すごい in particular is used frequently in anime and daily conversation (my tutor uses it like every other sentence). There’s also やばい which has a similar contradictory definition.
As far as getting context from this particular sentence, you have だけでなく which sort of implies that the first half of the sentence goes with the second half. It wouldn’t make sense if the first half was “he’s a good cook” and then the second half was “but he’s terrible at helping”
Anyway, I hope I helped


Ya english does have a bunch of words like that too.
I was kind of hoping some elder language learned just had some hidden trick that might help me. Oh well >:)
I’m sure hearing the tone of the person would make this one obvious.

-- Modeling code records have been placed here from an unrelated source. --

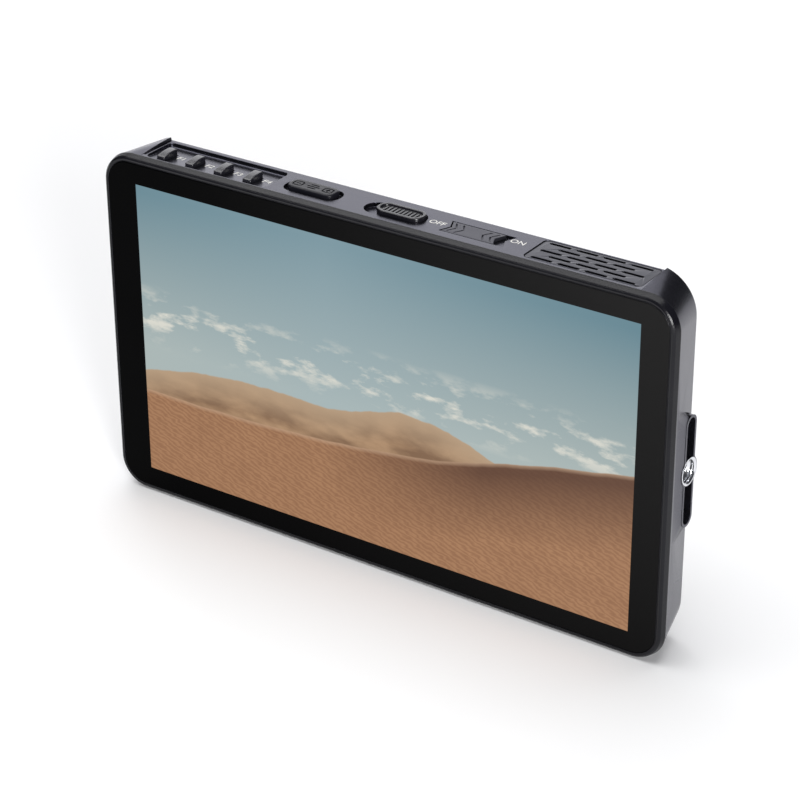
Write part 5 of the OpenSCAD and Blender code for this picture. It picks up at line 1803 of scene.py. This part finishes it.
@dataclass
class Screws:
    """Four screws with a cross recess in a domed head."""

    name: str
    node: str
    places: tuple[Place, ...]
    face_y: float
    tip_y: float
    head_r: float = 2.1
    head_t: float = 1.3
    shank_r: float = 0.98
    cross: tuple[float, float] = (1.25, 0.27)

    def build(self, dresser: Dresser) -> None:
        """Head, shank and a tapering cross recess, for each place.

        Args:
            dresser: What dresses them.
        """
        skin = Skin()
        for x, z in self.places:
            head, shank = circle(self.head_r, x, z, 10), circle(self.shank_r, x, z, 8)
            under, face = skin.stepped(Facing.BACK, [
                (head, grow, self.face_y - drop) for grow, drop in
                ((0.0, self.head_t), (0.0, 0.35), (-0.08, 0.16), (-0.3, 0.04), (-0.6, 0.0))])
            opening, floor = skin.sink(Facing.BACK, plus(*self.cross, x, z), self.face_y,
                                       [(0.03, 0), (0, 0.05), (-0.1, 0.6)])
            skin.sheet(face, opening)
            skin.sheet(floor)
            skin.sheet(under)
            skin.sweep(Facing.BACK, shank, [(-0.4, self.tip_y), (0, self.tip_y + 0.5),
                                            (0, self.face_y - self.head_t + 0.1)])
        dresser.dress(skin.build(self.name), "dark_screw", BODY, self.node)


@dataclass
class Labels:
    """Printed names of keys and switch places, laid on the surface below them."""

    housing: Housing
    size: float = 2.35
    weight: float = 0.015
    lift: float = 0.02
    key_words: tuple[tuple[str, float, float], ...] = (
        ("F1", -57.3, 6.9), ("F2", -49.15, 6.9), ("F3", -41.0, 6.9), ("F4", -32.9, 6.9))
    strip_words: tuple[tuple[str, float, float], ...] = (("OFF", 12.4, 7.5), ("ON", 32.3, 8.3))

    def word(self, text: str, x: float, depth: float, level: Level) -> bpy.types.Object:
        """A word's flat mesh, put at its place and dropped onto a surface.

        Args:
            text: The word.
            x: Its middle's place across.
            depth: Its middle's depth.
            level: The surface's level.

        Returns:
            The piece.
        """
        name = "label_" + text.lower()
        curve = bpy.data.curves.new(name, "FONT")
        curve.body = text
        curve.size = self.size
        curve.align_x, curve.align_y = "CENTER", "CENTER"
        curve.offset = self.weight
        source = into_scene(name, curve)
        bpy.context.view_layer.update()
        mesh = bpy.data.meshes.new_from_object(source.evaluated_get(bpy.context.evaluated_depsgraph_get()))
        bpy.data.objects.remove(source)
        points = np.zeros(len(mesh.vertices) * 3, np.float32)
        mesh.vertices.foreach_get("co", points)
        flat = points.reshape(-1, 3)[:, :2] + [x, depth]
        placed = Facing.TOP.place(flat, lambda loop: level_at(level, loop) + self.lift)
        mesh.vertices.foreach_set("co", placed.astype(np.float32).ravel())
        mesh.update()
        return into_scene(name, mesh)

    def build(self, dresser: Dresser) -> None:
        """Prints the keys' names on the pocket's floor and the others on the strip.

        Args:
            dresser: What dresses them.
        """
        for words, level in ((self.key_words, self.housing.pocket_floor), (self.strip_words, STRIP_Z)):
            for text, x, depth in words:
                dresser.dress(self.word(text, x, depth, level), "label_print", BODY)


NODE_FINISHES: dict[str, tuple[str, float]] = {
    "glass_tape": ("tape_black", 0), "clear_bond": ("clear_film", 0), "display_cell": ("display_cell", 0),
    "backlight_tray": ("sheet_steel", 0), "light_guide": ("clear_film", 0), "led_strip": ("led_strip", 0),
    "mid_plate": ("sheet_steel", 0), "key_board": ("circuit_board", 0), "key_switches": ("sheet_steel", 0),
    "rocker_pin": ("sheet_steel", 0), "thumb_switch": ("sheet_steel", 0), "power_switch": ("sheet_steel", 0),
    "heat_sink": ("heat_sink_aluminium", 0), "main_board": ("circuit_board", 0),
    "board_chips": ("chip_plastic", 0), "board_posts": ("post_brass", 0),
    "display_ribbon": ("ribbon_film", 0),
    "video_input_port": ("port_steel", 0.08), "video_output_port": ("port_steel", 0.08),
    "usb_port": ("port_steel", 0.06), "headphone_jack": ("chip_plastic", 0),
    "battery_plate": ("plate_plastic", 0.18), "contact_block": ("chip_plastic", 0.12),
    "contact_blades": ("gold_contact", 0.05), "battery_latch": ("latch_plastic", 0.25),
    "latch_guide": ("sheet_steel", 0),
}


def main() -> None:
    """Builds the studio, then each sub-assembly in order."""
    logging.basicConfig(level=logging.INFO, format="%(name)s: %(message)s")
    Studio().build()
    dresser = Dresser()
    housing = Housing()
    FrontFrame().build(dresser, Picture().build(dresser.effects))
    side = (housing.mount_y, housing.mount_z)
    for part in (
            housing, Grille(), *(FunctionKey(number) for number in range(1, 5)), Rocker(), ThumbSlide(),
            PowerSlide(),
            Insert("right_thread", "side_insert_right", Facing.RIGHT, side, (68.5, 75.0)),
            Insert("left_thread", "side_insert_left", Facing.LEFT, side, (68.5, 75.0)),
            Insert("bottom_thread", "bottom_insert", Facing.TOP, (0, housing.foot_y), (5.4, 0.0)),
            BackCover(),
            Screws("back_screw_heads", "back_screws", four_places(*BACK_SCREWS_AT), 22.3, 9.8),
            Screws("case_screw_heads", "case_screws", four_places(*CASE_SCREWS_AT), 13.4, 7.2),
            Labels(housing)):
        part.build(dresser)
    for node, (finish, soften) in NODE_FINISHES.items():
        dresser.dress_node(node, finish, soften)


if __name__ == "__main__":
    main()
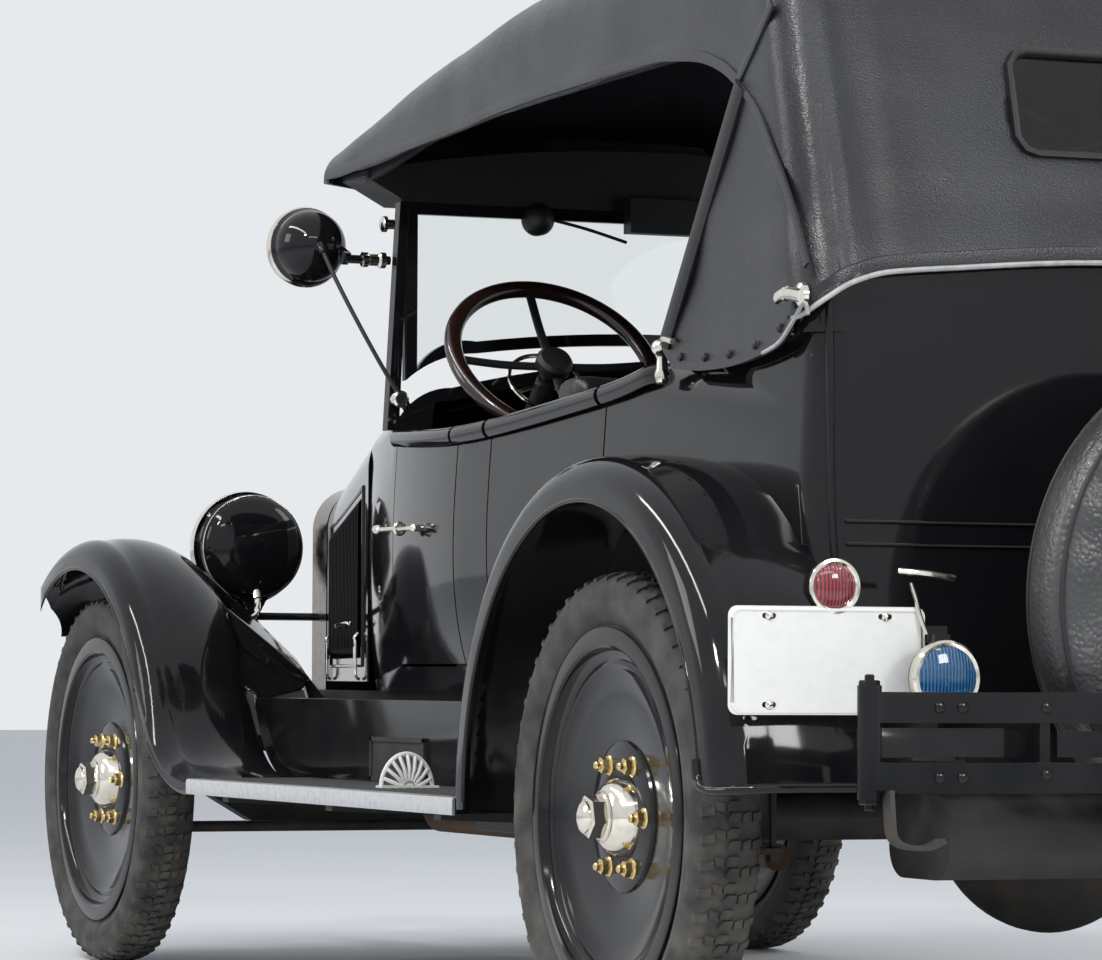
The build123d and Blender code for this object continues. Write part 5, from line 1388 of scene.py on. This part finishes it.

I’d say if 凄い is being used on its own typically as a reaction like in example 2 from jisho すごいぞ then it’s positive at least in modern speech. Otherwise it’s a question of what word comes after it, in this case 助かる is positive and so 凄い is aswell whereas すごく怖かった would be in the opposite direction. Finally translating that sentence as saying “Terribly helpful” would be fine in English it’s just a little old fashioned

Hi guys back with another question


The teacher wrote, ‘It is dangerous.’

This is another example sentence.

Why or maybe how does ”危ない” mean dangerous and not “not dangerous”
I thought it was a pretty hard and fast rule that ない means “not or isnt”
What makes this one different or am I just wrong about ない

You’re correct that ない usually means negative in modern Japanese, but 危ない means dangerous. It’s negative form is 危なくない

The history is interesting. The 「あぶ」in 「あぶない」is from contracting 「危うし」to 「あやう・あやぶ」and then to 「あぶ」。The 「ない」was used at the end of the word colloquially to emphasize the meaning of the word. It looks like it became the common usage over time.

Source: 危ない/あぶない - 語源由来辞典


Okay I’m here with another question because I get confused easily :)))

While I was walking through the forest, I listened to the birds singing.
Grammar point is ながら | Japanese Grammar SRS

Pretty simple sentence but for some reason I keep trying to use ている instead of ながら. And I think it’s because I haven’t quite understood them enough to see how their different. I think after looking at them and reading I got it but I was hoping someone could tell me if I’m getting it or if that isn’t quite it. If I used ている in that sentence making it


It would be wrong because I’d be saying
I ||Is|| walking through the forest, I listened to the birds singing.
Which makes the first part wrong and kinda disconnects the second half of the sentence.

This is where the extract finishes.